Thomas Payne é bastante bom no papel protagonista e faz um bom trabalho como actor, mesmo que por vezes seja ensombrado pelos desempenhos impressionantes e carismáticas de colegas como Stellan Skarsgard ou Ben Kingsley, dois actores que estão em excelente forma e que nos dão actuações verdadeiramente empenhadas e interessantes. Emma Ribgy também fez um bom trabalho, mas tem relativamente pouca coisa a fazer.
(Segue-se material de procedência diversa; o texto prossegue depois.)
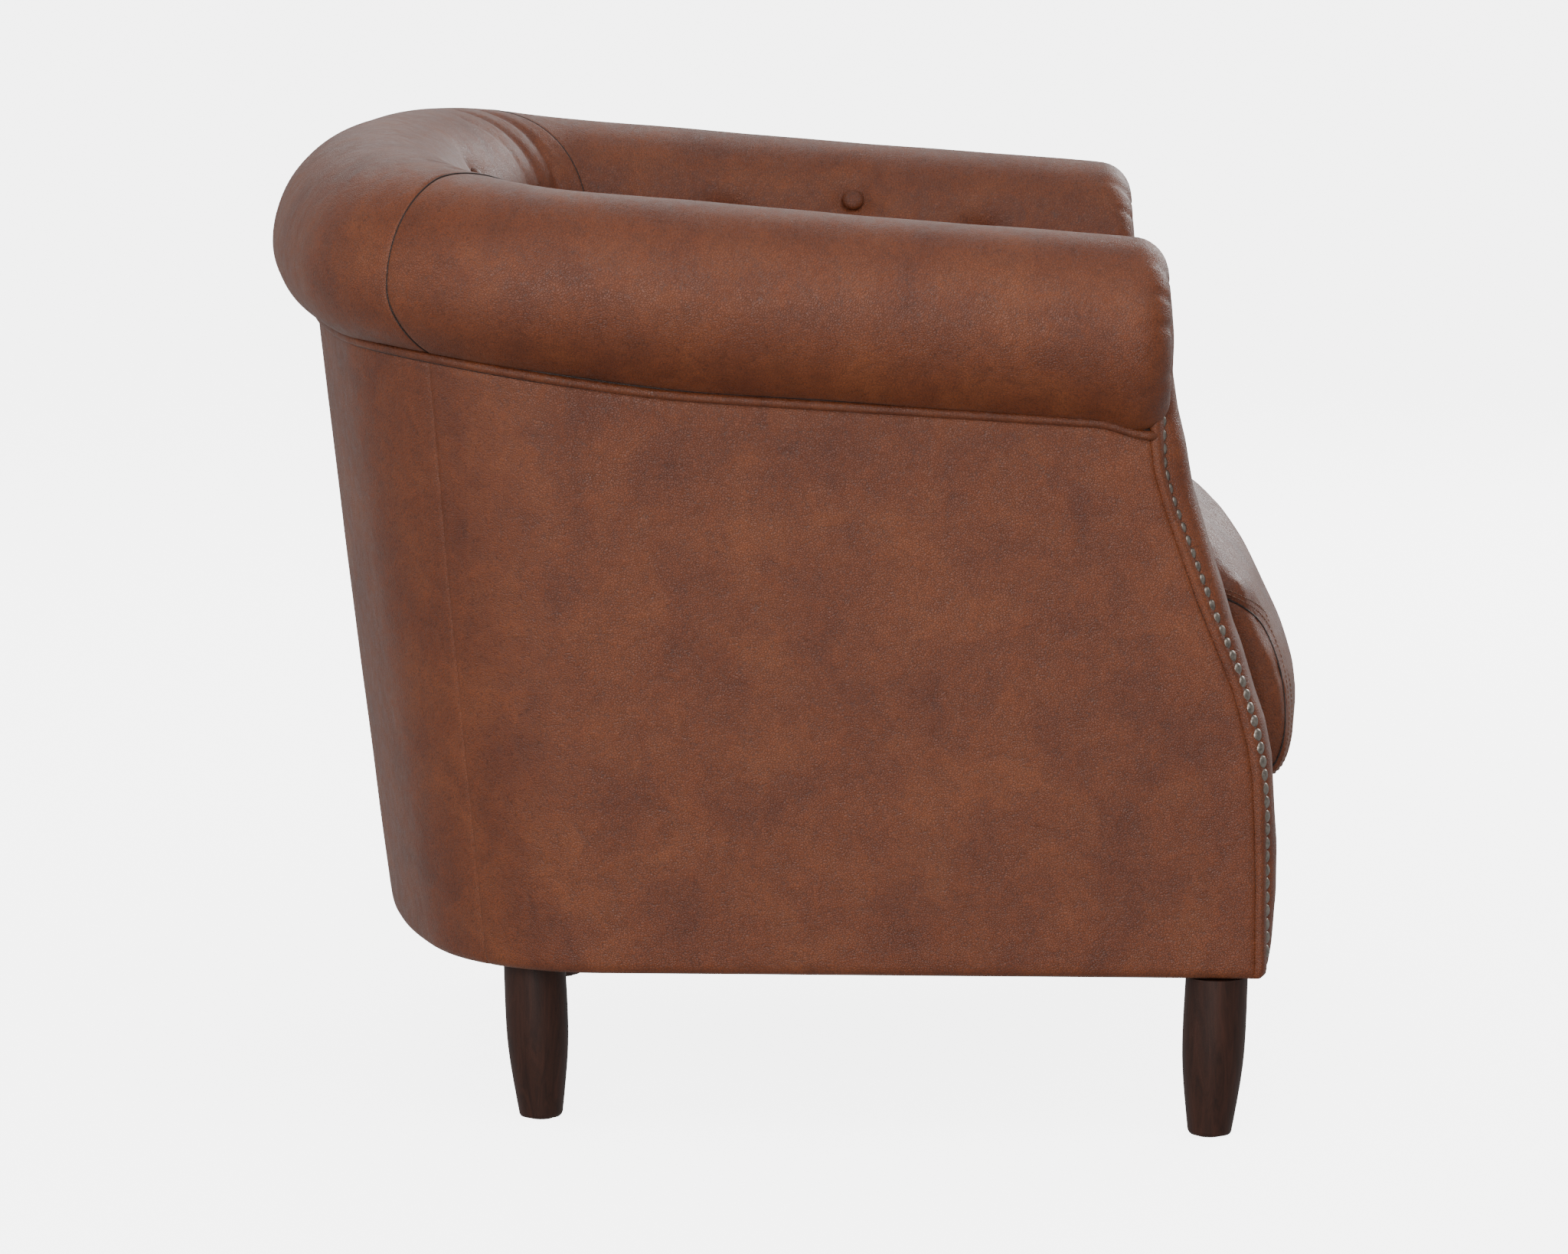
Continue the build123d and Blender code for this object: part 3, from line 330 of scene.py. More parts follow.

Tecnicamente, o filme conta com uma boa cinematografia e bons cenários e figurinos. Não são especialmente precisos, do ponto de vista histórico, mas são esteticamente bem feitos. O CGI é razoavelmente bom e funciona bem, ainda que não seja muito realista. A banda sonora não me convenceu nem agradou particularmente, mas os efeitos visuais e sonoros são bons. O ritmo também é bastante bom, e apesar de o filme ser relativamente longo, quase não sentimos o tempo a passar.